White ******* is redundant. Shitty about the tele poles... wtf.


----------



## Cphilli (Jun 10, 2010)

Ouch. Let me know if you guys plan a cleaning mission. I'm sure JD or Turtle will still run it all as long as its 200cfs. Edit: I noticed a bit of wood in homestake the other day, Log under the water across the drop directly above leap of faith. I think with 100+cfs it won't be noticeable.


----------



## deepstroke (Apr 3, 2005)

That sucks! Who, exactly did this?


----------



## crane (Oct 25, 2006)

no idea who did this but our guess was someone removing the wire for cash.


----------



## JDHOG72 (Jul 18, 2007)

If we find out who the low life scum bag shit head is he will be crucified to one of the poles he threw in the river and be sent through slurry.


----------



## JDHOG72 (Jul 18, 2007)

I just talked to the Eagle River Watershed Council. They are going to contact the mine managers to work out a plan to clean up the new mank asap. 

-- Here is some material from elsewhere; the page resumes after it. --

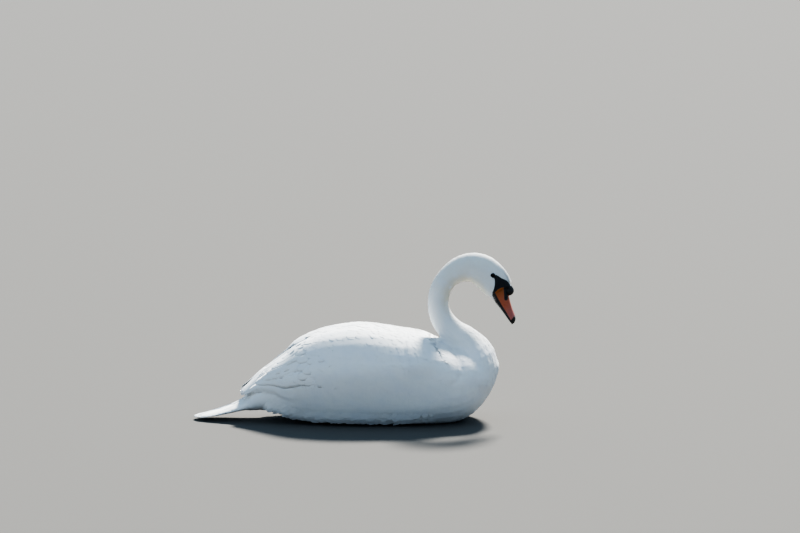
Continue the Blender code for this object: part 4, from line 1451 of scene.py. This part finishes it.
lower_bill = smooth_copy("lower_bill", ["bill_lower"], 0.0007, 4, black_horn)
lengthen_root(lower_bill, 0.0008, 0.0070, 0.12)
smooth_copy("nail", ["bill_nail"], 0.0004, 3, black_horn)
knob = smooth_copy("knob", ["bill_knob"], 0.0006, 4, black_horn)
local = in_head(mesh_places(knob.data))
local[:, 0] -= 0.0060 * ease(local[:, 0], -0.0050, -0.0180)
move_to(knob.data, out_of_head(local))

# %% [markdown]
# ## The eyes
#
# A swan's eye is a dark brown ball with a black pupil, wet and shining, set in black lids.

# %% Make the eyes
IRIS, IRIS_DARK, PUPIL, EYE_RIM = ((0.016, 0.008, 0.004), (0.008, 0.004, 0.003),
                                   (0.002, 0.002, 0.002), (0.006, 0.005, 0.005))
PUPIL_EDGE, IRIS_EDGE = (0.0021, 0.0025), (0.0036, 0.0042)


def make_eye_finish():
    finish = Finish("wet_eye", Coat_Weight=0.7, Coat_Roughness=0.03, Coat_IOR=1.33,
                    Specular_IOR_Level=0.0)
    x, z = finish.head_axes()
    across, up = x - EYE_PLACE[0], z - EYE_PLACE[2]
    out = (across * across + up * up) ** 0.5
    iris = finish.mix(finish.noise(900.0).eased(0.3, 0.7), IRIS, IRIS_DARK)
    colour = finish.mix(out.eased(*PUPIL_EDGE), PUPIL, iris)
    colour = finish.mix(out.eased(*IRIS_EDGE), colour, EYE_RIM)
    finish.set(Base_Color=colour, Roughness=0.20 + out * 8.0)
    return finish.material


eye_finish = make_eye_finish()
for name, side in (("eye_left", 1), ("eye_right", -1)):
    centre = HEAD @ Vector((EYE_PLACE[0], side * EYE_PLACE[1], EYE_PLACE[2]))
    bpy.ops.mesh.primitive_uv_sphere_add(segments=48, ring_count=32, radius=EYE_RADIUS,
                                         location=centre)
    eye = bpy.context.object
    eye.name = "ball_" + name
    bpy.ops.object.transform_apply(location=True, rotation=True, scale=True)
    eye.data.shade_smooth()
    eye.data.materials.append(eye_finish)
    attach(eye, "root")
    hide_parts(name)
    print(eye.name, "at", centre)

# %% [markdown]
# ## The feet
#
# The bird lies on its folded legs. The webbed feet are black and scaly.

# %% Finish the feet
foot_skin = make_black_horn_finish("foot_skin", 0.50, 520.0)
for side in ("left", "right"):
    smooth_copy("webbed_foot_" + side, ["foot_" + side], 0.0009, 3, foot_skin)
    smooth_copy("shank_" + side, ["leg_" + side], 0.0012, 3, foot_skin)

There is also a meeting tonight at 5:30 at the new Route 6 Cafe (formerly Paddy's) in Eagle-Vail to give information on what is going on with the Homestake Reservoir.


----------



## Snowolf (Apr 8, 2012)

Unbelievable!! Is there any way charges could be brought against these dirtbags for doing this if the authorities can find out who did it?


----------



## crane (Oct 25, 2006)

the telephone pole blocking the top part of fall creek has been pulled to the left bank and secured via rope and wedged between some rocks. she is clear from put in to takeout. unless the water level rised past 300ish it should stay in place.


----------